=== What is being asked ===
Report all lines from the entries below in which "this" appears.

=== Data entries ===

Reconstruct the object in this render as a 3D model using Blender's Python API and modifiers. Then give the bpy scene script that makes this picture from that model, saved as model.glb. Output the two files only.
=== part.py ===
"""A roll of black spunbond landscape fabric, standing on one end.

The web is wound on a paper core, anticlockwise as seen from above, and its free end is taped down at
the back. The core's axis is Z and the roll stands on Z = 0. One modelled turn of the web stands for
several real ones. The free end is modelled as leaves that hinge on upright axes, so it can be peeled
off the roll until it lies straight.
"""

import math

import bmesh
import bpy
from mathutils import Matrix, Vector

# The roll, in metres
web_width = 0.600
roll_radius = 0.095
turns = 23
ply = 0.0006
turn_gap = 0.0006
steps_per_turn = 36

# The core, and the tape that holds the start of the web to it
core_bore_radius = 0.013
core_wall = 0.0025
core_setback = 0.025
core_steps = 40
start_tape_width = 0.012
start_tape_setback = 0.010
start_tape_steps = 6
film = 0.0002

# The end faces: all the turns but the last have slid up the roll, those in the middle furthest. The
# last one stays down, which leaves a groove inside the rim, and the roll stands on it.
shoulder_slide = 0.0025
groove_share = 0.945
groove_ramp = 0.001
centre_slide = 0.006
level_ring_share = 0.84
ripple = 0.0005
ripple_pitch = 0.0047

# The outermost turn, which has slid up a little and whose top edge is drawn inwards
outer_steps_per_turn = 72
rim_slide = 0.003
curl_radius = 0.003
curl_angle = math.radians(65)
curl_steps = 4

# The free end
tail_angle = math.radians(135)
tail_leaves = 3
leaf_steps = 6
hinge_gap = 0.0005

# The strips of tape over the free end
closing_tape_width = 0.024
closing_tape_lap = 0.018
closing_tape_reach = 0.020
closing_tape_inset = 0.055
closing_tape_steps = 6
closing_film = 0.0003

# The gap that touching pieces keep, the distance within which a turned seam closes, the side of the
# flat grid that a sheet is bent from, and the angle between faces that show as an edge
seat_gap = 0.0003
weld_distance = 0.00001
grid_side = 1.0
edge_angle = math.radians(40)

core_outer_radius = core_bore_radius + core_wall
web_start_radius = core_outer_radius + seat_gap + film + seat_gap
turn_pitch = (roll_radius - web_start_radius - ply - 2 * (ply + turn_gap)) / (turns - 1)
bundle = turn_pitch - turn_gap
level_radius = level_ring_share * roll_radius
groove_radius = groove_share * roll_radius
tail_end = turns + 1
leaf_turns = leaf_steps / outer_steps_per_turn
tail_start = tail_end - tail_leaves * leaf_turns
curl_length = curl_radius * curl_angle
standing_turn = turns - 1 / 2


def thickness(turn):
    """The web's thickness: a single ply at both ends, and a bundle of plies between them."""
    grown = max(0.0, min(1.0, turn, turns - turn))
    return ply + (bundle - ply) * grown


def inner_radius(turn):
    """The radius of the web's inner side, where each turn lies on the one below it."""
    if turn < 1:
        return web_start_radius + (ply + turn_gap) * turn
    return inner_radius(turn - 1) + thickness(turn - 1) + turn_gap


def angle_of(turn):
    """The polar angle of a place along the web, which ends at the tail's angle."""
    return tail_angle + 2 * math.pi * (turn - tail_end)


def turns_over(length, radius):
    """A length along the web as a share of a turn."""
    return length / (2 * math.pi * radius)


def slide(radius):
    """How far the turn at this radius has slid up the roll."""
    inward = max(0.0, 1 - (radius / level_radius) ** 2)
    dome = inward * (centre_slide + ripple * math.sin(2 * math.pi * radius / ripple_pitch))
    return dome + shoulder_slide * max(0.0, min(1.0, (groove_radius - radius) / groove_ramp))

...

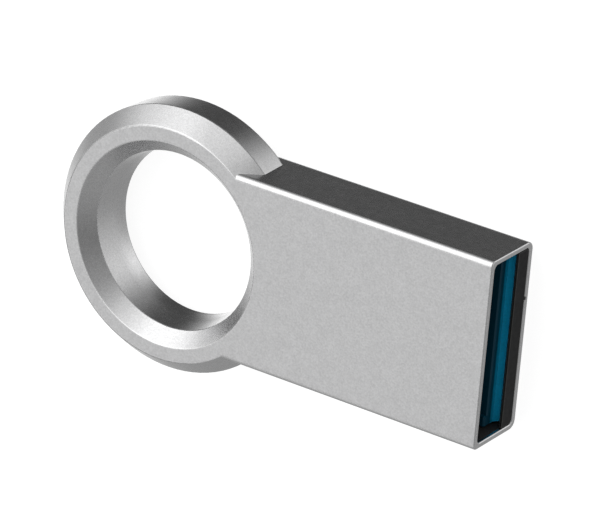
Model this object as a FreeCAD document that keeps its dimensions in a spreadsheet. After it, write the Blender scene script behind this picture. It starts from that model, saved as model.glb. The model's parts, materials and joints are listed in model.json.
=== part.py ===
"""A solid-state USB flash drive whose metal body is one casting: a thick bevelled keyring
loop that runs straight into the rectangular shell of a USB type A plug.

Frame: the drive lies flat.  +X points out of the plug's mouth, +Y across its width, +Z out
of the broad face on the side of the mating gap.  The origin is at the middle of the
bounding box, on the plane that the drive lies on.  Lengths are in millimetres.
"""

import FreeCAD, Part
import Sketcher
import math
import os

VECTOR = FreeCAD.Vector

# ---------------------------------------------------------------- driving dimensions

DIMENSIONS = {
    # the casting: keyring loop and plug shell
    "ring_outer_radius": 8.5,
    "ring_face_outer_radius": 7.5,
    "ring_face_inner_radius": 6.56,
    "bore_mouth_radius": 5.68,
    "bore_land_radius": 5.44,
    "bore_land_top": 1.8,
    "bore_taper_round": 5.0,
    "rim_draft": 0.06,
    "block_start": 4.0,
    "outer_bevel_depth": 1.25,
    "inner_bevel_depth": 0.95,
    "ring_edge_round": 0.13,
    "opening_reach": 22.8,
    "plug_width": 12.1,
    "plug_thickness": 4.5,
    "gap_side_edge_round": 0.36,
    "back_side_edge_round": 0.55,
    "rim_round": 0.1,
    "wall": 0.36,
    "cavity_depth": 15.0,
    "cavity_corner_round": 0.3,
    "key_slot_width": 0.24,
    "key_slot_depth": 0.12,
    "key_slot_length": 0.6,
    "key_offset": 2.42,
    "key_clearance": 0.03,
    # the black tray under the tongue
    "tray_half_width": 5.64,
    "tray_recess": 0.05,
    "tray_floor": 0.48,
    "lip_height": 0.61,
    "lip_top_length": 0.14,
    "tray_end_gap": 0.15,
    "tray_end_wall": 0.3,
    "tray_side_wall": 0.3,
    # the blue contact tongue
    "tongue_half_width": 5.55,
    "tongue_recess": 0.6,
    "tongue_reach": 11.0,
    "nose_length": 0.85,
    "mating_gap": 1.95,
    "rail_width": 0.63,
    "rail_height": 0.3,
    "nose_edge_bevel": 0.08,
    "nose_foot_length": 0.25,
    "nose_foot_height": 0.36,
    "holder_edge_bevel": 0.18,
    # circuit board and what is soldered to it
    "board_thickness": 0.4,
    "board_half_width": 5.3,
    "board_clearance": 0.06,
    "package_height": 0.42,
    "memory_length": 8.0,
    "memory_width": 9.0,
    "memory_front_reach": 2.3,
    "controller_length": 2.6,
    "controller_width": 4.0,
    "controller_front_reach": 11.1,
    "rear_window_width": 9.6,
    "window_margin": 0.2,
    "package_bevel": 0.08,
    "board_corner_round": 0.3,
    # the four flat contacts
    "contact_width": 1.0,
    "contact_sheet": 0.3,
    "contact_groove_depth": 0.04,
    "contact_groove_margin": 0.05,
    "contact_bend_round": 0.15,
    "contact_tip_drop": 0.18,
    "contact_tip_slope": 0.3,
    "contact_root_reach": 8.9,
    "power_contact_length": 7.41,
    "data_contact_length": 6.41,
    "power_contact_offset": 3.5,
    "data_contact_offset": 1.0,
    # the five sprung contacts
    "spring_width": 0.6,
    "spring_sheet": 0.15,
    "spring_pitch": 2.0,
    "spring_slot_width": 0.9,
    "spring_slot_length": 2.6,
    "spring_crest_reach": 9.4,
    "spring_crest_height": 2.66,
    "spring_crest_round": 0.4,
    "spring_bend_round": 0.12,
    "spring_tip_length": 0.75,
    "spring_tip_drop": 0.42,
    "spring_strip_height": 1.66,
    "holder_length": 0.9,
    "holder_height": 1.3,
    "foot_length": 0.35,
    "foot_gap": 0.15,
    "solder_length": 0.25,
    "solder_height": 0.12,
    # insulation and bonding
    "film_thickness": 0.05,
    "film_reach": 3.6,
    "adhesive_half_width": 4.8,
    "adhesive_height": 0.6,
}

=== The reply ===
Reconstruct the object in this render as a 3D model using Blender's Python API and modifiers. Then give the bpy scene script that makes this picture from that model, saved as model.glb. Output the two files only.
    """How far the turn at this radius has slid up the roll."""
Model this object as a FreeCAD document that keeps its dimensions in a spreadsheet. After it, write the Blender scene script behind this picture. It starts from that model, saved as model.glb. The model's parts, materials and joints are listed in model.json.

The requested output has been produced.